Alpine Scramble - Mount Shasta/Clear Creek

California Road Trip and First Club Climb of Mt. Shasta Clear Creek

  • Road suitable for all vehicles
  • After the gravel, dirt and sandtrap road to the trailhead, the hike starts gently and gradually steepens to gain 2000ft in 3mi. After crossing from a ridgeline to a shallow valley and up to another ridge, we found campsites about 750ft from the headwaters of a clear mountain spring. After that, the trail leads up from the spring and gets steeper, with more loose sand, past bivy spots at 9000 and 10,000ft, to a steep snowfield that, by midmorning on a warm day is doable with microspikes and ax, but earlier would require crampons. Above the snowfield are several bivy spots at 11,000ft. Then the trail steepens and braids for 1800ft to Mushroom Rock (AKA UFO Rock), a red pumice rock that will be obvious. From there, it's recommended to go left and up what looks like a headwall but is the most stable rock on the upper route. Even staying left of the scree slope next to the Wintun Glacier, we still found ourselves in steep crappy scree, with unstable boulders that none of us felt comfortable pulling or stepping on with our full weight. At the top of this crux, there is a switch backing ramp up to a snowfield and across to the summit cone.
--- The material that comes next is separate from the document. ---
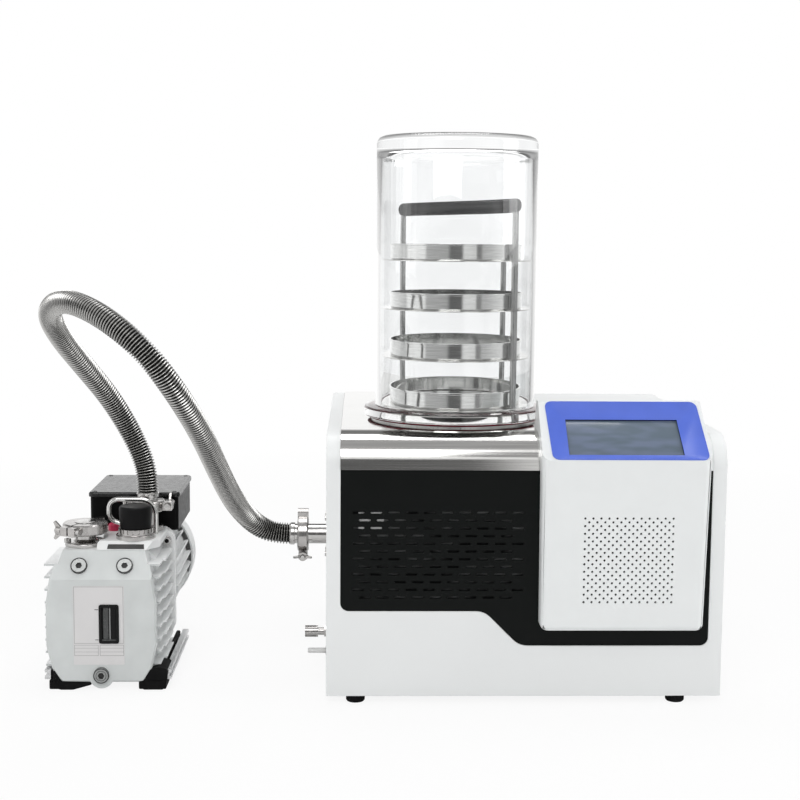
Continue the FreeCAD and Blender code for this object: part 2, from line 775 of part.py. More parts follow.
def make_oil_case():
    plate = case_outline([(60, case_bottom), (74, 34), (81.5, 66), (81.5, 128),
                          (76, case_crease), (65, case_top)], pump_front, case_plate)
    front = [e for e in plate.Edges if e.BoundBox.YMax < pump_front + 0.1]
    plate = plate.makeChamfer(2.5, front)
    core = case_outline([(56, case_bottom), (core_half, 40), (core_half, case_crease),
                         (60, case_top)], pump_front + case_plate, case_depth - case_plate)
    fins = side_fins(pump_front + case_plate + 4, pump_front + case_depth)
    boss = rod((pump_x - 2, pump_front, drain_plug_z), y_axis, 18.5, case_depth)
    case = plate.fuse([core, boss] + fins)
    slope = prism([(pump_x - 100, pump_front - 1, case_crease),
                   (pump_x - 100, pump_front + slope_run, case_top + 1),
                   (pump_x - 100, pump_front - 1, case_top + 1)], Vector(200, 0, 0))
    case = case.cut(slope)
    case = case.cut(rod((pump_x - 2, pump_front - 1, drain_plug_z), y_axis, 11.3, 4))
    window = box(sight_x0, sight_x1, pump_front - 1, pump_front + 6, sight_z0, sight_z1)
    case = case.cut(window)
    for x in oil_plug_x:
        seat = rod(plug_seat(x), plug_axis, 11.8, 4)
        case = case.cut(seat)
    parts["oil_case"] = case.removeSplitter()


def plug_seat(x, depth=2.0):
    run = plug_rise * slope_run / (case_top + 1 - case_crease)
    middle = Vector(x, pump_front + run, case_crease + plug_rise)
    seat = middle - plug_axis * depth
    return (seat.x, seat.y, seat.z)


def make_oil_plugs():
    plugs = []
    for x in oil_plug_x:
        plug = rod(plug_seat(x), plug_axis, 11.5, 6)
        plugs.append(plug.cut(hexagon(plug_seat(x, -1), plug_axis, 8, 6)))
    centre = (pump_x - 2, pump_front + 3, drain_plug_z)
    drain = rod(centre, Vector(0, -1, 0), 11, 7)
    socket = hexagon((centre[0], pump_front, drain_plug_z), Vector(0, -1, 0), 8, 6)
    plugs.append(drain.cut(socket))
    parts["oil_plugs"] = group(*plugs)


def make_sight_glass():
    front = pump_front - 1.5
    frame = box(sight_x0, sight_x1, front, pump_front + 6, sight_z0, sight_z1)
    recess = box(sight_x0 + 6, sight_x1 - 6, front - 1, front + 3, sight_z0 + 6, sight_z1 - 6)
    parts["sight_glass"] = frame.cut(recess)


def make_pump_body():
    front = pump_front + case_depth
    back = motor_start - 8
    body = box(pump_x - core_half, pump_x + core_half, front, back, 28, case_top - 8)
    body = body.makeFillet(14, [e for e in body.Edges if along(e, y_axis)])
    roof = box(pump_x - 60, pump_x + 60, front, back, case_top - 20, case_top)
    body = body.fuse([roof, pump_deck(back), flange_plate(back)] + side_fins(front, back - 14))
    parts["pump_body"] = body.removeSplitter()


def pump_deck(back):
    """The raised deck under the ballast knob, the bow and the inlet, sloped in front."""
    low = case_top
    corners = [(deck_left, deck_front, low), (deck_left, deck_front + deck - low, deck),
               (deck_left, back, deck), (deck_left, back, low)]
    slab = prism(corners, Vector(deck_right - deck_left, 0, 0))
    slab = slab.cut(rod((exhaust_x, exhaust_y, low), z_axis, exhaust_ring + 2, deck))
    corner = prism([(deck_right - 18, deck_front - 1, low - 1), (deck_right + 1, deck_front - 1, low - 1),
                    (deck_right + 1, deck_front + 23, low - 1)], Vector(0, 0, 20))
    slab = slab.cut(corner)
    return slab.makeFillet(4, [e for e in slab.Edges if along(e, y_axis) and e.BoundBox.ZMin > low])


def flange_plate(back):
    """The square plate between pump and motor, with a round stretch for the motor."""
    half = 81
    plate = box(motor_x - half, motor_x + half, back - 14, back, motor_z - half, deck)
    plate = plate.makeFillet(20, [e for e in plate.Edges if along(e, y_axis)])
    collar = rod((motor_x, back, motor_z), y_axis, half - 1, 8)
    return plate.fuse(collar)


def make_exhaust():
    centre = (exhaust_x, exhaust_y, 0)
    face = exhaust_face
    parts["exhaust_port"] = turned([
        (10, case_top), (exhaust_ring, case_top), (exhaust_ring, case_top + 5),
        (exhaust_ring - 1.5, case_top + 6.5),
        (18, case_top + 7), (15, case_top + 10), (15, face - rim_thickness),
        (rim_radius, face - 1.5), (rim_radius, face), (10, face)], centre)
    parts["exhaust_cap"] = turned([(0, face), (rim_radius, face), (rim_radius, face + 1.5),
                                   (15, face + rim_thickness), (15, face + 9),
                                   (0, face + 10)], centre)


def make_inlet():
    centre = (inlet_x, inlet_y, 0)
    face = inlet_face
    parts["inlet_port"] = turned([
        (11, deck), (23, deck), (23, deck + 6), (21, deck + 8), (15, deck + 8),
        (15, face - rim_thickness), (rim_radius, face - 1.5), (rim_radius, face),
        (11, face)], centre)


def make_hose_flanges():
    port = turned(rim_profile(11, 14), (port_face, port_y, port_z), x_axis)
    inlet = turned(rim_profile(11, 14), (inlet_x, inlet_y, inlet_face), Vector(0, 0, -1))
    parts["hose_flanges"] = group(port, inlet)


def make_carry_handle():
    loop = [(-304, bow_y, deck), (-304, bow_y, 227), (-329, bow_y, 235), (-329, bow_y, 266),
            (-259, bow_y, 266), (-259, bow_y, deck)]
    bow, _, _ = bent_rod(loop, 3.5)
    parts["carry_handle"] = bow


def make_gas_ballast():
    centre = (ballast_x, ballast_y, 0)
    low = deck + 15
    seat = turned([
        (0, deck), (29, deck), (29, deck + 5), (27.5, deck + 6.5), (25.5, deck + 7),
        (25.5, low), (6, low), (6, low + 8), (0, low + 8)], centre)
    notches = []
    for i in range(seat_notches):
        notch = box(24, 27, -1.5, 1.5, deck + 9, low + 1)
        notch.rotate(Vector(0, 0, 0), z_axis, 360 * i / seat_notches)
        notch.translate(Vector(*centre))
        notches.append(notch)
    parts["gas_ballast_seat"] = seat.cut(notches)
    parts["gas_ballast_knob"] = turned([
        (6.3, low + 0.3), (22.6, low + 0.3), (23, low + 1.5), (24.2, low + 22),
        (24.2, low + 31), (22, low + 33), (0, low + 33), (0, low + 8.3), (6.3, low + 8.3)], centre)
    parts["red_plug"] = turned([(0, deck), (8.4, deck), (8.4, deck + 8), (6.5, deck + 11),
                                (0, deck + 11)], (-326, 176, 0))


def make_motor():
    length = motor_end - motor_start
    frame = rod((motor_x, motor_start, motor_z), y_axis, motor_radius - 8, length)
    ribs = []
    for i in range(28):
        rib = box(-1.5, 1.5, motor_start + 6, motor_end - 4, motor_radius - 12, motor_radius)
        rib.rotate(Vector(0, 0, 0), y_axis, 360 * (i + 0.5) / 28)
        rib.translate(Vector(motor_x, 0, motor_z))
        ribs.append(rib)
    frame = frame.fuse(ribs)
    pad = box(motor_x - 44, motor_x + 44, 216, 344, motor_z + 60, terminal_low)
    foot = box(motor_x - 62, motor_x + 62, 222, 292, 30, 62)
    frame = frame.fuse([pad, foot])
    frame = frame.cut(box(*terminal_x, *terminal_y, terminal_low, unit_top))
    shaft_room = rod((motor_x, motor_end - 6, motor_z), y_axis, 9.5, 10)
    parts["motor_frame"] = frame.cut(shaft_room).removeSplitter()
    cover = rod((motor_x, motor_end, motor_z), y_axis, motor_radius + 3, cover_end - motor_end)
    rear = [e for e in cover.Edges if e.BoundBox.YMin > cover_end - 1 and not along(e, y_axis)]
    cover = cover.makeFillet(10, rear)
    inside = rod((motor_x, motor_end - 1, motor_z), y_axis, motor_radius,
                 cover_end - motor_end - 2)
    cover = cover.cut(inside)
    cuts = []
    for i in range(12):
        cut = box(-4, 4, cover_end - 5, cover_end + 1, 24, 66)
        cut.rotate(Vector(0, 0, 0), y_axis, 30 * i)
        cut.translate(Vector(motor_x, 0, motor_z))
        cuts.append(cut)
    parts["motor_fan_cover"] = cover.cut(cuts)
    hub = rod((0, motor_end + 12, 0), y_axis, 18, 18)
    shaft = rod((0, motor_end - 5.5, 0), y_axis, 9, 18)
    disc = rod((0, motor_end + 12, 0), y_axis, 66, 3)
    vanes = []
    for i in range(8):
        vane = box(-1.2, 1.2, motor_end + 15, motor_end + 34, 24, 72)
        vane.rotate(Vector(0, 0, 0), y_axis, 45 * i)
        vanes.append(vane)
    fan = hub.fuse([shaft, disc] + vanes)
    fan.translate(Vector(motor_x, 0, motor_z))
    parts["motor_fan"] = fan.removeSplitter()


def make_terminal_box():
    shell = box(*terminal_x, *terminal_y, terminal_low, terminal_high)
    shell = shell.makeFillet(6, [e for e in shell.Edges if along(e, z_axis)])
    parts["terminal_box"] = shell
    edge = 2.5
    lid = box(terminal_x[0] - edge, terminal_x[1] + edge, terminal_y[0] - edge,
              terminal_y[1] + edge, terminal_high, terminal_high + 7.5)
    lid = lid.makeFillet(8, [e for e in lid.Edges if along(e, z_axis)])
    lid = lid.makeChamfer(2, [e for e in lid.Edges if e.BoundBox.ZMin > terminal_high + 6])
    parts["terminal_lid"] = lid


def make_pump_base():
    """Two grooved rails on cross bars, with a rubber skid on two feet inside each rail."""
    right = base_x + rail_reach
    centre = Vector(base_x, 0, 0)
    rail = box(right - 4.5, right + 4.5, rail_front, rail_back, 14, 29)
    rail = rail.cut(box(right + 1.5, right + 5, rail_front - 1, rail_back + 1, 19, 24))
    cross = [box(base_x - rail_reach, right, y, y + 24, 14, 20) for y in (128, 246)]
    post = box(motor_x - 40, motor_x + 40, 250, 266, 20, 30)
    base = rail.multiFuse([rail.mirror(centre, x_axis), post] + cross)
    parts["pump_base"] = base.removeSplitter()
    skid = box(right - 11, right - 4.5, rail_front - 6, rail_back - 4, 14, 28).cut(cross)
    feet = [box(right - 39, right + 1, y, y + 44, 0, 14)
            for y in (rail_front - 8, rail_back - 52)]
    skid = skid.multiFuse(feet)
    shoe = box(right - 23, right - 4.5, rail_front - 6, rail_front + 36, 14, 28)
    parts["pump_feet"] = group(skid.fuse(shoe).removeSplitter(), skid.mirror(centre, x_axis))


def make_hose():
    hose, path, radii = bent_rod(hose_route, hose_radius)
    parts["vacuum_hose"] = hose
    expected = math.pi * hose_radius ** 2 * path.Length
    print("hose length %.1f, volume over section times length %.4f"
          % (path.Length, hose.Volume / expected))
    print("hose bend radii", [round(r) for r in radii])


def main():
    make_cabinet_frame()
    make_side_panels()
    make_rear_and_base()
    make_power_inlet()
    make_front_grille_panel()
    make_top()
    make_control_box()
    make_display()
    make_unit_feet()
    make_chamber()
    make_rack()
    make_refrigeration()
    make_clamps()
    make_port()
    make_valve_and_drain()
    make_oil_case()
    make_oil_plugs()
    make_sight_glass()
    make_pump_body()
    make_exhaust()
    make_inlet()
    make_hose_flanges()
    make_carry_handle()
    make_gas_ballast()
    make_motor()
    make_terminal_box()
    make_pump_base()
    make_hose()
    left = pump_x - fin_tip
    origin = Vector(-(unit_width + left) / 2, -(unit_depth - box_protrusion) / 2, 0)
    os.makedirs("parts", exist_ok=True)
    for name, shape in parts.items():
        shape.translate(origin)
        shape.exportStep("parts/%s.step" % name)
    print(len(parts), "pieces, origin shift", origin)


main()
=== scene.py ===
import bpy
import bmesh
import json
import math
from bisect import bisect_right
from mathutils import Matrix, Vector


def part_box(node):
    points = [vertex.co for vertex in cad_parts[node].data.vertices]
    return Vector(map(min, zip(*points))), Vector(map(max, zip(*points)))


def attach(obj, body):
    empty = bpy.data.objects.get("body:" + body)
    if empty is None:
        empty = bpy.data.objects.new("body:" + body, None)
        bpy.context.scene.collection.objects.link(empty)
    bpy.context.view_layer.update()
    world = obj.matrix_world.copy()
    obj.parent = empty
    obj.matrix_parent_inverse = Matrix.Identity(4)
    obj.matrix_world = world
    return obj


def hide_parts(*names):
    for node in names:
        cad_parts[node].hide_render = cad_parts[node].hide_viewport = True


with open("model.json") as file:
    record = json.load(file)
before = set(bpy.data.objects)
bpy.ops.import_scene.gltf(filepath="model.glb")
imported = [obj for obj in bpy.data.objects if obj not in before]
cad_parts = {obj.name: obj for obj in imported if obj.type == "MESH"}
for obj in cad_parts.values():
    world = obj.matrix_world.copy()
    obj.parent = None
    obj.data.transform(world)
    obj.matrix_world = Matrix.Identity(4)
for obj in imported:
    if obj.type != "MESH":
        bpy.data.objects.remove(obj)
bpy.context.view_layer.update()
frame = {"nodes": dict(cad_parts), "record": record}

nodes = frame["nodes"]
homeBody = {}
for bodyName, members in frame["record"]["behaviour"]["bodies"].items():
    for member in members:
        homeBody[member] = bodyName
homeSlot = {row["node"]: row["material_slot"] for row in frame["record"]["subparts"]}
print("frame loaded with", len(nodes), "nodes")


# ---- small helpers ----

samePlace = 1e-6  # metres; points nearer than this are one
nodeMerge = 2e-6
flatTurn = 0.4  # degrees; a node's triangles that turn less than this are one face


def mm(x, y, z):
    return Vector((x, y, z)) / 1000


def place(node):
    # lowest corner, highest corner and middle of a node, in metres
    low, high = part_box(node)
    return low, high, (low + high) / 2


def vertsIn(geom):
    return [g for g in geom if isinstance(g, bmesh.types.BMVert)]


def faceOut(bm):
    bmesh.ops.recalc_face_normals(bm, faces=bm.faces)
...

Because of the long drive from Portland, where we stayed with friends of mine (Meryl), delicious breakfast in Ashland (at Morning Glory Café), and purchase of permits/beta from USFS in town, we got on the trail at 4:30 and to camp around 6:30, where we had a nice group dinner and watched a beautiful sunset. The next morning we got an 8:15am start and reached camp at 11,000ft (see above) at 11:30. We needed to melt about 20L of snow at the top of the snowfield for water, and even that was barely enough (bring enough fuel, stoves, pumps or gravity filters or this will take all afternoon). We took a nap between making water and most of us taking an acclimatization hike up to 11,750ft to see the route. We came back, had dinner, watched another beautiful sunset, including the mountain shadow rise over the land and onto the sky in the west, and went to bed under a million stars. We were up at 3:30 and on the trail by 4:45. The trail up from there is 1 step forward and 3/4 steps back. We had some group separation and let the faster group go ahead due to cold. I began to get stomach sick and slow down ridiculously, and Nathan Starr, my co-lead, did most of the cat herding. The group probably could have summited in 4-6hrs, but waiting for me, we took just under 7 (my previous summit time on this route was 5). The fast group summited around 11:15 with Nate leading, and I straggled in at 11:35. We were sheltered from the 40-50mph wind gusts at the summit, so we took our time there and left around 12:25. We were back in camp at 2:30, got more water for the way down, napped, broke camp and left at around 4pm. When we got down to the lower camp and spring, we made the decision to get all the way out and camp at the TH (toilets, change of clothes, ability to dump our blue bags all played into this group decision). We slept 9hrs, got on the road at 8am Monday morning, had breakfast in Mt. Shasta (recommend Mt. Shasta Pastry), and encountered mostly amazing traffic for the 7-hr ride back to Oly. I'm happy to have written and pioneered this route for the club, but given that this was my 2nd time getting sick on it (and I've never been sick on the Avy Gulch route on the other side of the mountain), it may be a while before I do it, much less lead it, again.

Our group was fabulous - 3 from Oly, 1 from Seattle, 1 from Kitsap and 1 Oly-Seattle crossover. The group was strong, fit 20 and 30-somethings and leaders in the late 40s-early 50s, which always poses a challenge. We had the flag of Belize flying at the summit and representation from El Salvador and Belize in the summit register - lots of cool diversity! This made for great music and conversations on the drive to and from. We drove in shifts, which helped make the trip go smoother.